Last summer, G, N and I went to the Okanagan. We didn't know what we would find. Unsure if the propery was sold and the house torn down already, or not. I had to go, one last time. As I drove down the road that runs along the lake I came to a sight that I had come to associate with a sense of peace and tranquility.

If the sign was there, and I could see the house through the trees, then surely it was still Aunt Flora's and I could go sit on her lawn and have that sense of re-grouping that I so desperately craved. I parked the van and walked up the hill and found my cousin. She had moved in for the summer until the house would be sold. What a wonderful day we had. Even though Aunt Flora wasn't there, Elisabeth did a fine job of taking over where her mom left off in the family history, and the science and geography lessons. We played in the lake, had cold drinks on the front lawn and for the first time in a over a year, I had that feeling again. The same one I always got when I was at Aunt Flora's. A knowledge that everything would be alright. Aunt Flora wasn't well that day, and was too tired to visit with us, but sent her love and then we were on our way. It could only be a short stop in the Okanagan as we had to start heading back home.
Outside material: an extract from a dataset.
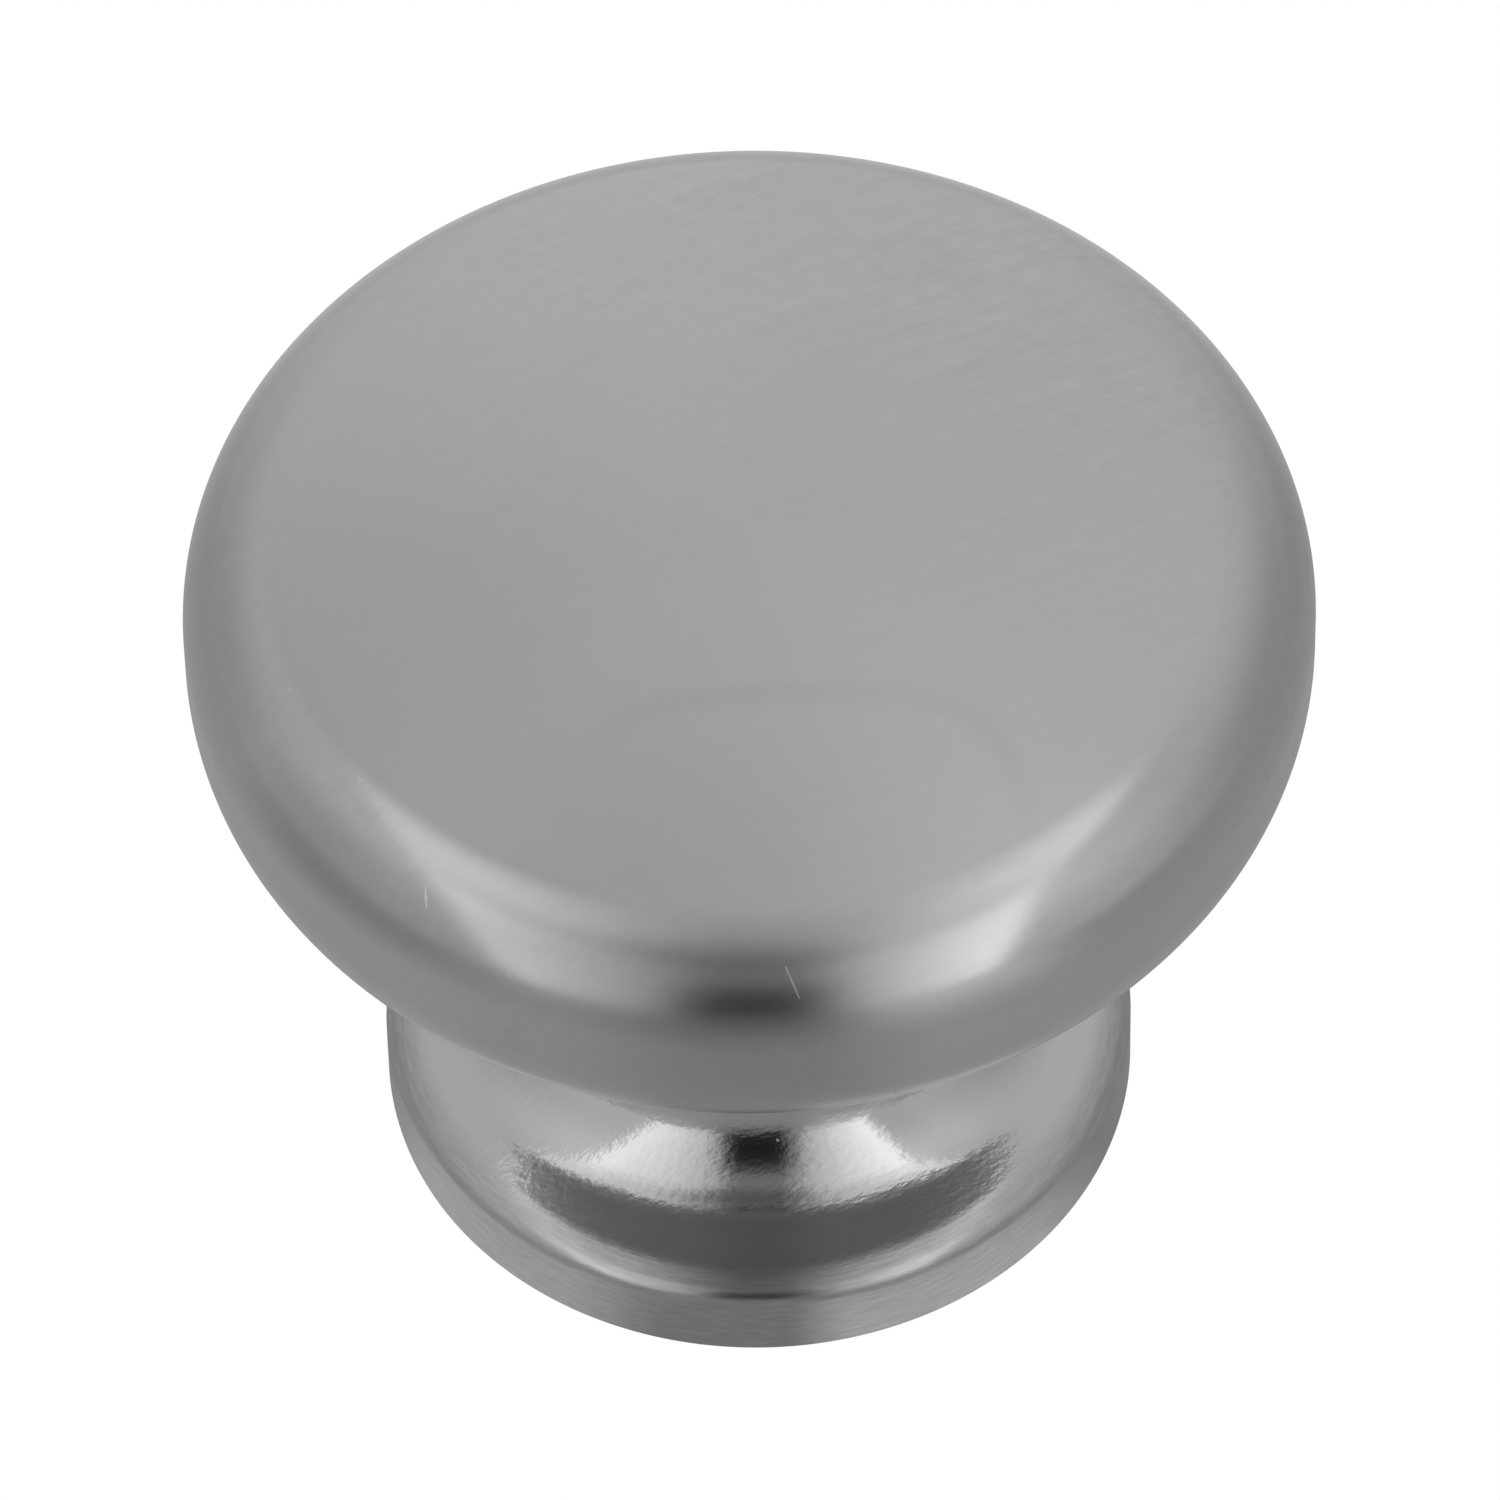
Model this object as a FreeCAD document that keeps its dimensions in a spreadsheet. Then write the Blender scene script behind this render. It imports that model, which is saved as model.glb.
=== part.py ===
# Cabinet knob: a mushroom head, a narrow neck and a flared foot in one solid piece
# of nickel-plated metal, with a blind tapped hole in the foot for the fixing screw.
# Frame: +Z runs from the foot to the crown, the origin is the centre of the seat,
# and all sizes are in millimetres.

import FreeCAD, Part

import math
import os

import Sketcher
from FreeCAD import Vector

PARTS_FOLDER = "parts"

# The driving dimensions: alias, value, and what it measures.
SIZES = [
    ("overall_height", 24.5, "projection from the door to the top of the crown"),
    ("head_diameter", 32.0, "widest circle of the head"),
    ("crown_radius", 120.0, "radius of the slightly domed top"),
    ("rim_upper_radius", 3.1, "rounding between the crown and the side of the head"),
    ("rim_land", 1.15, "upright band between the two roundings of the rim"),
    ("rim_lower_radius", 4.3, "rounding between the side and the underside"),
    ("underside_slope", 12.0, "degrees that the underside falls towards the neck"),
    ("neck_diameter", 13.1, "narrowest part, mostly hidden by the head from above"),
    ("throat_radius", 3.0, "hollow rounding between the underside and the neck"),
    ("cove_radius", 3.9, "hollow rounding between the neck and the foot"),
    ("foot_diameter", 21.8, "widest circle of the foot"),
    ("foot_slope", 20.1, "degrees that the top of the foot falls outwards"),
    ("shoulder_radius", 4.1, "slow rounding at the outer end of that slope"),
    ("shoulder_turn", 9.9, "degrees that the slow rounding turns"),
    ("corner_radius", 0.65, "quick rounding from there down to the foot's side"),
    ("foot_land", 1.93, "height of the foot's upright side"),
    ("heel_radius", 0.12, "broken edge where the foot meets the door"),
    ("recess_diameter", 15.0, "shallow relief inside the seat"),
    ("recess_depth", 0.6, "depth of the relief, so that only its ring bears"),
    ("thread_depth", 11.0, "full thread, from the floor of the relief"),
    ("drill_depth", 13.0, "straight part of the tapping hole, same start"),
    ("mouth_diameter", 4.6, "countersink at the mouth of the thread"),
]
# Roundings that the wall beside them limits, and the reach of those walls.
LIMITS = [
    ("foot_reach", "(foot_diameter - neck_diameter) / 2", "from the neck out to the foot's side"),
    ("head_reach", "(head_diameter - neck_diameter) / 2", "from the neck out to the head's side"),
    ("cove_fit", "min(cove_radius; 0.92 * foot_reach; 0.16 * overall_height)", "the cove, within its room"),
    ("shoulder_fit", "min(shoulder_radius; 0.96 * foot_reach)", "the slow rounding, likewise"),
    ("corner_fit", "min(corner_radius; 0.16 * foot_reach)", "the quick rounding, likewise"),
    ("throat_fit", "min(throat_radius; 0.34 * head_reach; 0.125 * overall_height)", "the throat, likewise"),
    ("rim_lower_fit", "min(rim_lower_radius; 0.47 * head_reach)", "the lower rim rounding, likewise"),
]
THREAD_SIZE = "M4x0.7"
MOUTH_ANGLE = 90.0
DRILL_POINT_ANGLE = 118.0


def make_sheet(doc):
    """Puts the sizes and limits in a sheet, one row each, and returns their values."""
    sheet = doc.addObject("Spreadsheet::Sheet", "sizes")
    rows = SIZES + [(alias, f"={formula}", meaning) for alias, formula, meaning in LIMITS]
    for row, (alias, value, meaning) in enumerate(rows, start=1):
        sheet.set(f"A{row}", alias)
        sheet.set(f"B{row}", str(value))
        sheet.set(f"C{row}", meaning)
        sheet.setAlias(f"B{row}", alias)
    doc.recompute()
    return {alias: sheet.get(alias) for alias, value, meaning in rows}


def origin_feature(body, role):
    """The plane or axis of a body's own origin that has this role."""
    return next(o for o in body.Origin.OriginFeatures if o.Role == role)


def new_sketch(body, name, role):
    """An empty sketch on one of the body's origin planes."""
    sketch = body.newObject("Sketcher::SketchObject", name)
    sketch.AttachmentSupport = [(origin_feature(body, role), "")]
    sketch.MapMode = "FlatFace"
    return sketch


def drive(sketch, constraint, name, formula):
    """Adds a named constraint and binds it to the sheet."""
    index = sketch.addConstraint(constraint)
    sketch.renameConstraint(index, name)
    sketch.setExpression(f"Constraints.{name}", formula)


def outline_centres(size):
    """Centres of the outline's arcs, bottom to top, worked out from tangency."""
    head_radius = size["head_diameter"] / 2
    neck_radius = size["neck_diameter"] / 2
    foot_radius = size["foot_diameter"] / 2
    fall = math.radians(size["foot_slope"])
    rise = math.radians(size["underside_slope"])

    heel = Vector(foot_radius - size["heel_radius"], size["heel_radius"], 0)
    corner = Vector(foot_radius - size["corner_fit"], size["heel_radius"] + size["foot_land"], 0)

    # The corner and the shoulder meet where both have the same normal.
    meet = fall + math.radians(size["shoulder_turn"])
    inward = size["shoulder_fit"] - size["corner_fit"]
    shoulder = corner - Vector(math.sin(meet), math.cos(meet), 0) * inward

    # The foot's sloping top is tangent to the shoulder below it and the cove above it.
    across = Vector(math.sin(fall), math.cos(fall), 0)
    cove = Vector(neck_radius + size["cove_fit"], 0, 0)
    reach = shoulder.dot(across) + size["shoulder_fit"] + size["cove_fit"]
    cove.y = (reach - cove.x * across.x) / across.y

    # The crown is tangent to the rim's upper rounding.
    upper = Vector(head_radius - size["rim_upper_radius"], 0, 0)
    crown = Vector(0, size["overall_height"] - size["crown_radius"], 0)
    span = size["crown_radius"] - size["rim_upper_radius"]
    upper.y = crown.y + math.sqrt(span**2 - upper.x**2)
    lower = Vector(head_radius - size["rim_lower_fit"], upper.y - size["rim_land"], 0)

    # The underside is tangent to the rim's lower rounding and to the throat.
    below = Vector(math.sin(rise), -math.cos(rise), 0)
    throat = Vector(neck_radius + size["throat_fit"], 0, 0)
    reach = lower.dot(below) + size["rim_lower_fit"] + size["throat_fit"]
    throat.y = (reach - throat.x * below.x) / below.y
    return heel, corner, shoulder, cove, throat, lower, upper, crown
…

I always admired Aunt Flora. She was a heck of a lady, posessing all the qualities I always wished I could have. My friend Tammy said a very lovely and comforting thing to me today. She told me, "you can honour her by trying to live out the characteristics you admired". You know, Tammy's right. I hope some day I can be as strong a woman as Aunt Flora. I don't have a picture of my Aunt right now. She didn't want me taking any of her the last time I saw her. So instead, I will post a picture of her "secret garden" that led up from the road to her magical lawn, where troubles melted away, imagination took over and you were expected to play and be a kid no matter how grown up you were supposed to be.

Good bye Aunt Flora, you meant more to me than you probably ever knew.